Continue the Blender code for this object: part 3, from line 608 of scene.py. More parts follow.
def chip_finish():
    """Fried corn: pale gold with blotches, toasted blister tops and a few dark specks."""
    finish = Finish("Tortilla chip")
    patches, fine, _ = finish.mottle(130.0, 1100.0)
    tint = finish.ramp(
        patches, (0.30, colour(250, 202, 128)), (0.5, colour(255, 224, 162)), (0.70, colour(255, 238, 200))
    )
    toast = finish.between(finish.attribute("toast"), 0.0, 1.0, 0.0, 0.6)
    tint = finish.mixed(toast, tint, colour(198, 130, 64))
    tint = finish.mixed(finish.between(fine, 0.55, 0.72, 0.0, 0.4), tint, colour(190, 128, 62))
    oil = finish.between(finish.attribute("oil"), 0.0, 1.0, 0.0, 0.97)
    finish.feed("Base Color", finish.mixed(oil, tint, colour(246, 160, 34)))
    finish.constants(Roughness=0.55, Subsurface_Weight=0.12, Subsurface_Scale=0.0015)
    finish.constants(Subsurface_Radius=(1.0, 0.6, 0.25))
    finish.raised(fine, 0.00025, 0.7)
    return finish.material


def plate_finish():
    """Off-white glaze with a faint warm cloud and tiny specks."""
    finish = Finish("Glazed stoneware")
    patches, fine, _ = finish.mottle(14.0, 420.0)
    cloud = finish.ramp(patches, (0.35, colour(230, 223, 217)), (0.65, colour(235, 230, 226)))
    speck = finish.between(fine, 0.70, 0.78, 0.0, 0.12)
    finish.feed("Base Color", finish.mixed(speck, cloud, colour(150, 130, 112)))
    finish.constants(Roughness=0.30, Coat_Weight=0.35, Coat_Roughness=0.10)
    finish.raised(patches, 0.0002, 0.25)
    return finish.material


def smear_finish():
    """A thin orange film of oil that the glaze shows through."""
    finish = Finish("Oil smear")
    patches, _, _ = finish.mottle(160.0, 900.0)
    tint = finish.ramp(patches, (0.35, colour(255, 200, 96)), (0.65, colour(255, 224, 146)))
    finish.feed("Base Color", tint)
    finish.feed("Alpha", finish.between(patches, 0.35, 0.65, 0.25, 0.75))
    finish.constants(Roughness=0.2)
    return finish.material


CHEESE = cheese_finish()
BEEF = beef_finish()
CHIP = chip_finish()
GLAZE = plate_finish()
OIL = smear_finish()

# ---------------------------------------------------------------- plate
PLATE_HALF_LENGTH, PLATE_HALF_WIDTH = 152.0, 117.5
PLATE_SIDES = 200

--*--

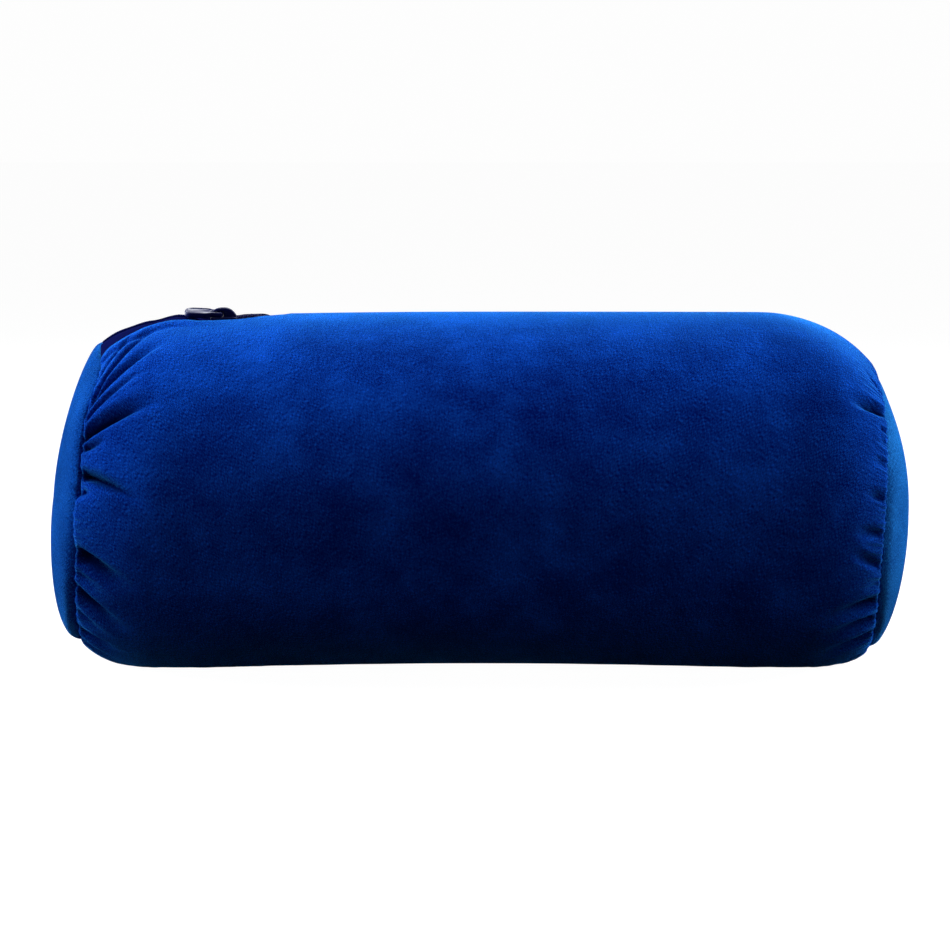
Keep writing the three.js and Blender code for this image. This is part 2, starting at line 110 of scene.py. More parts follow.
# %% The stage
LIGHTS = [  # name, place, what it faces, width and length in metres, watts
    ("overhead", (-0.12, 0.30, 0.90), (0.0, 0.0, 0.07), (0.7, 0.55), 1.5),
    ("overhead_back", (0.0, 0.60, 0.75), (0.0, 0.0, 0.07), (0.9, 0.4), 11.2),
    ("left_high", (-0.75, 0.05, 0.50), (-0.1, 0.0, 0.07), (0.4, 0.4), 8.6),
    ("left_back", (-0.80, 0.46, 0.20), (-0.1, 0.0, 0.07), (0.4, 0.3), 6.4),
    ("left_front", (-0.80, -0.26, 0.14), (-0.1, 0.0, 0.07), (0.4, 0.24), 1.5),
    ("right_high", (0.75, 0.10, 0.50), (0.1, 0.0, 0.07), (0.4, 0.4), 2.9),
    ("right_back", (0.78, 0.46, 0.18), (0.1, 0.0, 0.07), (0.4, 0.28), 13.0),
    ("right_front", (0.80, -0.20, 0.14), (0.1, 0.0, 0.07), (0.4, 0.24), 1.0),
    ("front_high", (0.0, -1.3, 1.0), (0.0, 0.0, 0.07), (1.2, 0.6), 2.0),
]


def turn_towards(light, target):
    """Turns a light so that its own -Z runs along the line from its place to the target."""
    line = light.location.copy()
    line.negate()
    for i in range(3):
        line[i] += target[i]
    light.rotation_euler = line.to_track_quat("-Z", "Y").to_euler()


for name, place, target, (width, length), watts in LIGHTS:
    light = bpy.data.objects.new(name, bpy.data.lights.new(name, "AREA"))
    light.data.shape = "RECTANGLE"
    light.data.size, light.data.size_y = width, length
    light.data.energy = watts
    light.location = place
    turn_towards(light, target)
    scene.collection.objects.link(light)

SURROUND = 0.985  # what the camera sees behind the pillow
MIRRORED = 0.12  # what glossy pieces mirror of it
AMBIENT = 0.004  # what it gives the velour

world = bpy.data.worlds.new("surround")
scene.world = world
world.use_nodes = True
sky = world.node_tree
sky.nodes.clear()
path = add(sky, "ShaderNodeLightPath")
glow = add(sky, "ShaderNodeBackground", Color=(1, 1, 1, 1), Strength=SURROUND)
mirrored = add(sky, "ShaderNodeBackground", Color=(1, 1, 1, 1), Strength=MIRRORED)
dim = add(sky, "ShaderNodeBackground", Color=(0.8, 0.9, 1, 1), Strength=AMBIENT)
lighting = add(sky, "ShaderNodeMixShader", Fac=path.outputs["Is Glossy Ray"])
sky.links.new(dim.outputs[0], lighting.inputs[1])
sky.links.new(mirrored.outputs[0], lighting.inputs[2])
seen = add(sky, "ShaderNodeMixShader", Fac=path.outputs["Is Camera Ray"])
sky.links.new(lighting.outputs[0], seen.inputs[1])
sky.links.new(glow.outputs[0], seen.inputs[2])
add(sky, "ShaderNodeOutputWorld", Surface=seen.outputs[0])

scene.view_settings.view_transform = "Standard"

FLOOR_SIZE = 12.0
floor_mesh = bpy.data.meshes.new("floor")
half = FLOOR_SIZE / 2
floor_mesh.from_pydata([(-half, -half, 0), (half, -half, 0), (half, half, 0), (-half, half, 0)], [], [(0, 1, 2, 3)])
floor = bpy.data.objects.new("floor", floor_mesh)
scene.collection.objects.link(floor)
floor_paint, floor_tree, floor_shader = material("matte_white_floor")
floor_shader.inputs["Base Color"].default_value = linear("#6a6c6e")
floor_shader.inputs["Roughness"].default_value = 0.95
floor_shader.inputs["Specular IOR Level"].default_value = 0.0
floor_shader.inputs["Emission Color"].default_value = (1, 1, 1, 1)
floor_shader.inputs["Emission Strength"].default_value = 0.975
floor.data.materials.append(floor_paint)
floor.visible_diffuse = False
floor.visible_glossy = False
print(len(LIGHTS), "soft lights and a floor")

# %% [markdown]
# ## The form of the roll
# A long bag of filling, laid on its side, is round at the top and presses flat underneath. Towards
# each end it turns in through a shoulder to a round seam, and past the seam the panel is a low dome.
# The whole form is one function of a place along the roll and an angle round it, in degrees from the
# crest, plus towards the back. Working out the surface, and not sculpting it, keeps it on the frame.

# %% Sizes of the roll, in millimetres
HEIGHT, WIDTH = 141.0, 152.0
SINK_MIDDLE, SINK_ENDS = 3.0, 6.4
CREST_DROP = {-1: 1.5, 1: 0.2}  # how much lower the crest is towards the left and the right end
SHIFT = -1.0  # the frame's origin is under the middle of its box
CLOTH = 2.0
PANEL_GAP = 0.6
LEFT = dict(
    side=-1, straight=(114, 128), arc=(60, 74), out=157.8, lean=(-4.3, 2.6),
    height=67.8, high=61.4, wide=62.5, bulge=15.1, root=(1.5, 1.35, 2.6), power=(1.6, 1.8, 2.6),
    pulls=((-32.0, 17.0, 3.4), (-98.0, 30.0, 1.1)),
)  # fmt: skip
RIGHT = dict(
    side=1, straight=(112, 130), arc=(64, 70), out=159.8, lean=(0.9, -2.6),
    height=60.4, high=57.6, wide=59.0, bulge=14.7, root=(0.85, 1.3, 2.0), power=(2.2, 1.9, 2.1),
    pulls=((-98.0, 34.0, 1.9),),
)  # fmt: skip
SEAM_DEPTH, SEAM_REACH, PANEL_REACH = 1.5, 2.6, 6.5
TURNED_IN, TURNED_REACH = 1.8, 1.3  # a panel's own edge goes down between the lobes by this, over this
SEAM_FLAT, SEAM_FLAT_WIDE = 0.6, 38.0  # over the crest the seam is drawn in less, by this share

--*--

Exercise requirements → Search the data for "scene". Copy every matching line.

Solution to this task →
Continue the Blender code for this object: part 3, from line 608 of scene.py. More parts follow.
Keep writing the three.js and Blender code for this image. This is part 2, starting at line 110 of scene.py. More parts follow.
    scene.collection.objects.link(light)
scene.world = world
scene.view_settings.view_transform = "Standard"
scene.collection.objects.link(floor)